[A run of records]
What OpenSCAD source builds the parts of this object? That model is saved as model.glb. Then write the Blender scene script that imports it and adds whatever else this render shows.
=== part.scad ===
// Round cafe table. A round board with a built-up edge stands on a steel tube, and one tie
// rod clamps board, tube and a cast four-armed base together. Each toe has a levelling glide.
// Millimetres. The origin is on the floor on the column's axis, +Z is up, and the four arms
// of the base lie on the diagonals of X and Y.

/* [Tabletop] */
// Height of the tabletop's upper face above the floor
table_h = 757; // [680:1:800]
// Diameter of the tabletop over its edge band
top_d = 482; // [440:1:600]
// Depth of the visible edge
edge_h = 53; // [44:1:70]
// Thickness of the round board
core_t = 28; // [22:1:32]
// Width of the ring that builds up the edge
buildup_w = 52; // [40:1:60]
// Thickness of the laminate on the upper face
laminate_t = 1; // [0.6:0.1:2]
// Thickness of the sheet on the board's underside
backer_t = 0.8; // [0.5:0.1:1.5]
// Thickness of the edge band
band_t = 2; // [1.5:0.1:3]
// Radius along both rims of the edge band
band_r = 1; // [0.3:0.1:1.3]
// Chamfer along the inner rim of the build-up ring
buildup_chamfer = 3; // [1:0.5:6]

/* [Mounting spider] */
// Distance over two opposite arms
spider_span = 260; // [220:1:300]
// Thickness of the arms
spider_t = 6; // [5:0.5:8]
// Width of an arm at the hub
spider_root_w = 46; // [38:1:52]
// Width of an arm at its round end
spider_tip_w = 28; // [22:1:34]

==

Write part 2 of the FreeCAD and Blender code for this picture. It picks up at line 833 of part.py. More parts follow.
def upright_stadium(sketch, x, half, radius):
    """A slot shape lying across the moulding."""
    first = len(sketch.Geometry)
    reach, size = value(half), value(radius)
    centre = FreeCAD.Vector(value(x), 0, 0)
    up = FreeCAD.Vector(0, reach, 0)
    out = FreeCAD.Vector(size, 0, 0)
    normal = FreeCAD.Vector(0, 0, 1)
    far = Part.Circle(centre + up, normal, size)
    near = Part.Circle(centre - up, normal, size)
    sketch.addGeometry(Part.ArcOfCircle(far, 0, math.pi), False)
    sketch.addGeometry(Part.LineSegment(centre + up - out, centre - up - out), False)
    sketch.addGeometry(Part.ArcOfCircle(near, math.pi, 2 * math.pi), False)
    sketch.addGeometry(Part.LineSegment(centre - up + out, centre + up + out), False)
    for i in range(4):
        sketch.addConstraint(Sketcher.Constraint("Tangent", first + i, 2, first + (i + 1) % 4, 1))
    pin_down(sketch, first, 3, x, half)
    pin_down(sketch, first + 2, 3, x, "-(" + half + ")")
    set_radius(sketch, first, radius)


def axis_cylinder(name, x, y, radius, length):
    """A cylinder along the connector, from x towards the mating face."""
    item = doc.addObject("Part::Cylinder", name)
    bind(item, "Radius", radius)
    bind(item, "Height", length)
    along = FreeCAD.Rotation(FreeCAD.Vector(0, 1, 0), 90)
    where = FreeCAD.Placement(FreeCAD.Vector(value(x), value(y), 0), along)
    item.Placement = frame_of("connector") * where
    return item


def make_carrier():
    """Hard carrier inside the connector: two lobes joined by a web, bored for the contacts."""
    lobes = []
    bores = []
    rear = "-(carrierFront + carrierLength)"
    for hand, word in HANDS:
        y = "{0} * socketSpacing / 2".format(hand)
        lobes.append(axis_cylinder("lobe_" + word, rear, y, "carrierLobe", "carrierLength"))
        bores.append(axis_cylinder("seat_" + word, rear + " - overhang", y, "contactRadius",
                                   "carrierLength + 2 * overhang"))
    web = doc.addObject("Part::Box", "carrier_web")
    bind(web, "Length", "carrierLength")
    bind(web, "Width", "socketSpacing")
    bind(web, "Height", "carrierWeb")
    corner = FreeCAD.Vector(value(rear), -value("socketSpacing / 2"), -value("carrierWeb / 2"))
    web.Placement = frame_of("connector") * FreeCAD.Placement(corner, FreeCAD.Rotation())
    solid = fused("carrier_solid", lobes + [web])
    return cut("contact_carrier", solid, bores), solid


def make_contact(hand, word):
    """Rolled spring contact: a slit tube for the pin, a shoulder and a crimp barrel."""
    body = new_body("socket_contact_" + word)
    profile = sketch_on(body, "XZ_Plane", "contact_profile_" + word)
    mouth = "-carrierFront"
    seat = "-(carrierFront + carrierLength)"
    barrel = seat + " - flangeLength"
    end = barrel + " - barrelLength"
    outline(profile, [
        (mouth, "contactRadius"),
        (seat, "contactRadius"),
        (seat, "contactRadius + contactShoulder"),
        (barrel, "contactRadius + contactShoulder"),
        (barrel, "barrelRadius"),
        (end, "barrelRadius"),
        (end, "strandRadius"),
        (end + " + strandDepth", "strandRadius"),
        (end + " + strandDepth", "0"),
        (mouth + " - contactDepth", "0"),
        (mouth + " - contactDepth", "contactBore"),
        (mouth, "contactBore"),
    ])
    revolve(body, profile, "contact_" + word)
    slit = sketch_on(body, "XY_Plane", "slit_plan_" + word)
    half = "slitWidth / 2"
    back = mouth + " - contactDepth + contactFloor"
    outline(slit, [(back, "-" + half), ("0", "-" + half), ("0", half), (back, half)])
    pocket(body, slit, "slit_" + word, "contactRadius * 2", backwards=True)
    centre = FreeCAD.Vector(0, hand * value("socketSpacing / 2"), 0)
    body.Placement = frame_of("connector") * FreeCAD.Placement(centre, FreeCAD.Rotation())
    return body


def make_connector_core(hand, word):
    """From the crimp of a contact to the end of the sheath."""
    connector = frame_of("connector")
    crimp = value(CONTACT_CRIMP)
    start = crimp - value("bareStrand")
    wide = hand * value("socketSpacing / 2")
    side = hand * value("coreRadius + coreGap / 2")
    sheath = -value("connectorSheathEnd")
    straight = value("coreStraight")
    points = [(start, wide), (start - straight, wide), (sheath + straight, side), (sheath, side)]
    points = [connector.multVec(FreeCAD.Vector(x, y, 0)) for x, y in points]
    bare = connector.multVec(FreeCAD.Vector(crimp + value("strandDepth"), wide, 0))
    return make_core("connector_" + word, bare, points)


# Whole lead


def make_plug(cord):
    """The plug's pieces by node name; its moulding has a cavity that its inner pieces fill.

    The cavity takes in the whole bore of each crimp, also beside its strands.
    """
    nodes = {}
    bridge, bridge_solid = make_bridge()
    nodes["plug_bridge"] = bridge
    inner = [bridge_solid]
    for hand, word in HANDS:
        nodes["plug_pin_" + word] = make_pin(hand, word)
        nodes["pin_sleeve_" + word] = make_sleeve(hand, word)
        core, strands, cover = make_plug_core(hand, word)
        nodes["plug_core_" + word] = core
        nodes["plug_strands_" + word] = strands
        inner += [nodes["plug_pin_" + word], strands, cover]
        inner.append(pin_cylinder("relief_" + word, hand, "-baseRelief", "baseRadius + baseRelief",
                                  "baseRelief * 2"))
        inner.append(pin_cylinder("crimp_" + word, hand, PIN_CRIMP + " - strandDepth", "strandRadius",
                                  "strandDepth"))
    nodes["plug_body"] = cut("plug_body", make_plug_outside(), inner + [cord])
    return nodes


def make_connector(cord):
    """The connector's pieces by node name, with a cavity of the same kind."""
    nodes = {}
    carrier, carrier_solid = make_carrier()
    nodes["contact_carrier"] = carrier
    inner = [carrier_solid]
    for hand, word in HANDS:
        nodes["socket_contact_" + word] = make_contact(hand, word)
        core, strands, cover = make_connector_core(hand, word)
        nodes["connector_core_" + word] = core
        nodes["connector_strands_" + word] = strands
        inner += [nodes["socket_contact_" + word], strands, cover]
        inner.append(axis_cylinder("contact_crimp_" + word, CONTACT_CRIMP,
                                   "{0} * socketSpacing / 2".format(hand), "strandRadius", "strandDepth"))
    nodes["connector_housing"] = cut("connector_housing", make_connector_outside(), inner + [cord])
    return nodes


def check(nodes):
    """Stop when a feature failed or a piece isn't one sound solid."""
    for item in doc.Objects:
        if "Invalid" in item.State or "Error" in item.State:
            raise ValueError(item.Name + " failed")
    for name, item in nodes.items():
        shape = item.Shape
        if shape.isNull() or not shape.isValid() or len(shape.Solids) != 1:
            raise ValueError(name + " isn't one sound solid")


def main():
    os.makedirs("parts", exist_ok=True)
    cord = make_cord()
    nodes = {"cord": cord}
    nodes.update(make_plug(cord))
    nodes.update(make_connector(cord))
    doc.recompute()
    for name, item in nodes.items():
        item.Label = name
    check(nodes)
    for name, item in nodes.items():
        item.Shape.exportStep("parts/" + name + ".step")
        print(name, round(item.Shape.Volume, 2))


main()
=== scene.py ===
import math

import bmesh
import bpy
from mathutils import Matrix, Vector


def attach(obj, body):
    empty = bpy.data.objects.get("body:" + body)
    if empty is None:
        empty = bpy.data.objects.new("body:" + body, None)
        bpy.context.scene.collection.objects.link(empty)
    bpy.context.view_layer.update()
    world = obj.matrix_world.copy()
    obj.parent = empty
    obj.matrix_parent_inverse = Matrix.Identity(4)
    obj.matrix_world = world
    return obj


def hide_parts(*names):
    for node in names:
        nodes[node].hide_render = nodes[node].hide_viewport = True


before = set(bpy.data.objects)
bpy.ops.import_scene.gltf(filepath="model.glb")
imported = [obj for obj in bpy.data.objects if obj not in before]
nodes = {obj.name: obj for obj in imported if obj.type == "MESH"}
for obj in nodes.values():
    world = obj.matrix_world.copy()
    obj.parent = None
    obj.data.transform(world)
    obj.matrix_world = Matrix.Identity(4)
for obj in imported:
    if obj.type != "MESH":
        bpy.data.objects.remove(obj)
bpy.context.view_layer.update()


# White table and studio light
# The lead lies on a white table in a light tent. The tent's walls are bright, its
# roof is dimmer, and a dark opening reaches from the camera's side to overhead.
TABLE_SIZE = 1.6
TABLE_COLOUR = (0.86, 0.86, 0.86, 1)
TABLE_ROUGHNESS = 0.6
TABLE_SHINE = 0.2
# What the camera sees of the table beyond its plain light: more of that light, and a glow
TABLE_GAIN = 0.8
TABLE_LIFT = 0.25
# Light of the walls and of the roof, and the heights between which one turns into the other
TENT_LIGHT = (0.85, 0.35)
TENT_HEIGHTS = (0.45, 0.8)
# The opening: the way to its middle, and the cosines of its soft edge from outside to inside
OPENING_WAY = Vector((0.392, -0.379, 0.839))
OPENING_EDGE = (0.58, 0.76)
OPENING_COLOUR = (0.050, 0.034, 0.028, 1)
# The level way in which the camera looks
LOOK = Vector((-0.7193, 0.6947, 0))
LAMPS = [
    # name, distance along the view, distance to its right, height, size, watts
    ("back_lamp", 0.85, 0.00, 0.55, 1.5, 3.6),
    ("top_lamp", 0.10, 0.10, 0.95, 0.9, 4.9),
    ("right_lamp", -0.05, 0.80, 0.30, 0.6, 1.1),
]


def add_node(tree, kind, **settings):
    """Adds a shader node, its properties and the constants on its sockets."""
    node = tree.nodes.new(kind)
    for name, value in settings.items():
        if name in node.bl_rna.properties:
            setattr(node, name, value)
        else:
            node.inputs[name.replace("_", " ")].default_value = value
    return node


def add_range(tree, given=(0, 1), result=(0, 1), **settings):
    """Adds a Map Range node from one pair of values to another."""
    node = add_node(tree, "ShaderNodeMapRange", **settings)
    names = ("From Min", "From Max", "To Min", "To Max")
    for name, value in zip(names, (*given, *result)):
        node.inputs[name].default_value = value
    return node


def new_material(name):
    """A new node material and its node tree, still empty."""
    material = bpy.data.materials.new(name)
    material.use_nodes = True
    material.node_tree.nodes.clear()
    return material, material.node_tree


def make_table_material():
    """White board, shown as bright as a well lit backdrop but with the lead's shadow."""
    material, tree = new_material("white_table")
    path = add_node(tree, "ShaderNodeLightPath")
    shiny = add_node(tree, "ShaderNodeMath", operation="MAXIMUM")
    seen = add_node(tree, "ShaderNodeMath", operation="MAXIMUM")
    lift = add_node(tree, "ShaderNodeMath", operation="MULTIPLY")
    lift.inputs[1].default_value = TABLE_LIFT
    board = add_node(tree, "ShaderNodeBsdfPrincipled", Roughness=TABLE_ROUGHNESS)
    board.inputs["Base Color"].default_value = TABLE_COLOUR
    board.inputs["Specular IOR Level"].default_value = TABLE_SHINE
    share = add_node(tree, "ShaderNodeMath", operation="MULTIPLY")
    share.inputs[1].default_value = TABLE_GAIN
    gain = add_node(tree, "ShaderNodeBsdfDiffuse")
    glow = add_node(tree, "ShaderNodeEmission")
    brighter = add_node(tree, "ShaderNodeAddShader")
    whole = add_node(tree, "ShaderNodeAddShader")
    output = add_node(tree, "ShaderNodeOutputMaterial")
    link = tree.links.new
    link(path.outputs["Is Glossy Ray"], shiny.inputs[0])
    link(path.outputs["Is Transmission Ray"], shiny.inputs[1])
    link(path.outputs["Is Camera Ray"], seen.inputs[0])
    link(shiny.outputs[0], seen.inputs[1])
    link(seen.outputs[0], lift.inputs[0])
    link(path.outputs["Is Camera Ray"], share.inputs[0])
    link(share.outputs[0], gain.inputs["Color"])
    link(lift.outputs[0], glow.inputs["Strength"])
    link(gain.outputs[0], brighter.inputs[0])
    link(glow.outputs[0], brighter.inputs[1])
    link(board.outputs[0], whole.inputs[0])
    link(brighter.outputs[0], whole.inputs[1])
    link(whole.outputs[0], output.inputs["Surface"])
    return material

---

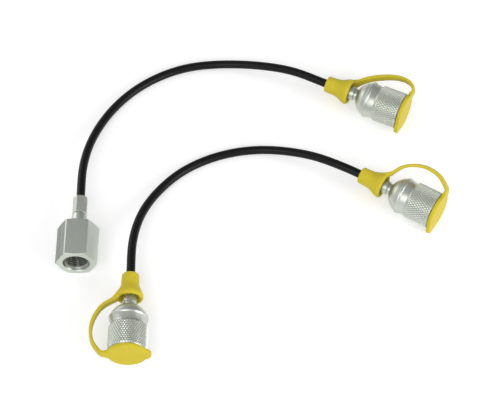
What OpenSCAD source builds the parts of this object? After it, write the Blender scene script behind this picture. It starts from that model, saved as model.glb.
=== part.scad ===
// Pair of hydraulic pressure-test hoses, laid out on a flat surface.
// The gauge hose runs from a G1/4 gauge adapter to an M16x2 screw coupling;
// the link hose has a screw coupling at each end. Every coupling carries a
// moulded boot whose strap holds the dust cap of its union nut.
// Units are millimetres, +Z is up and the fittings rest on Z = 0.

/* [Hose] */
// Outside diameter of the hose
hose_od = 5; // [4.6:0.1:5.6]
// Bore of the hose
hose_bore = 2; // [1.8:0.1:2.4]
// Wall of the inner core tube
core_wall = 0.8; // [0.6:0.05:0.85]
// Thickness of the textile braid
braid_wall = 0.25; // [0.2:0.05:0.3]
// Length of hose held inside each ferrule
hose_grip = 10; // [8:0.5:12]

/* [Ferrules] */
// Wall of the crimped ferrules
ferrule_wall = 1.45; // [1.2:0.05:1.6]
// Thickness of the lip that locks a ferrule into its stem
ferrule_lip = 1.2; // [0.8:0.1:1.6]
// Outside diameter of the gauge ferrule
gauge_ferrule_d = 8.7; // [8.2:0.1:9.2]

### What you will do
Give again the run of lines that opens at the line with "cord = make_cord()" and closes at the line with "bpy.data.objects.remove(obj)", exactly, and only that run.

### The response
    cord = make_cord()
    nodes = {"cord": cord}
    nodes.update(make_plug(cord))
    nodes.update(make_connector(cord))
    doc.recompute()
    for name, item in nodes.items():
        item.Label = name
    check(nodes)
    for name, item in nodes.items():
        item.Shape.exportStep("parts/" + name + ".step")
        print(name, round(item.Shape.Volume, 2))


main()
=== scene.py ===
import math

import bmesh
import bpy
from mathutils import Matrix, Vector


def attach(obj, body):
    empty = bpy.data.objects.get("body:" + body)
    if empty is None:
        empty = bpy.data.objects.new("body:" + body, None)
        bpy.context.scene.collection.objects.link(empty)
    bpy.context.view_layer.update()
    world = obj.matrix_world.copy()
    obj.parent = empty
    obj.matrix_parent_inverse = Matrix.Identity(4)
    obj.matrix_world = world
    return obj


def hide_parts(*names):
    for node in names:
        nodes[node].hide_render = nodes[node].hide_viewport = True


before = set(bpy.data.objects)
bpy.ops.import_scene.gltf(filepath="model.glb")
imported = [obj for obj in bpy.data.objects if obj not in before]
nodes = {obj.name: obj for obj in imported if obj.type == "MESH"}
for obj in nodes.values():
    world = obj.matrix_world.copy()
    obj.parent = None
    obj.data.transform(world)
    obj.matrix_world = Matrix.Identity(4)
for obj in imported:
    if obj.type != "MESH":
        bpy.data.objects.remove(obj)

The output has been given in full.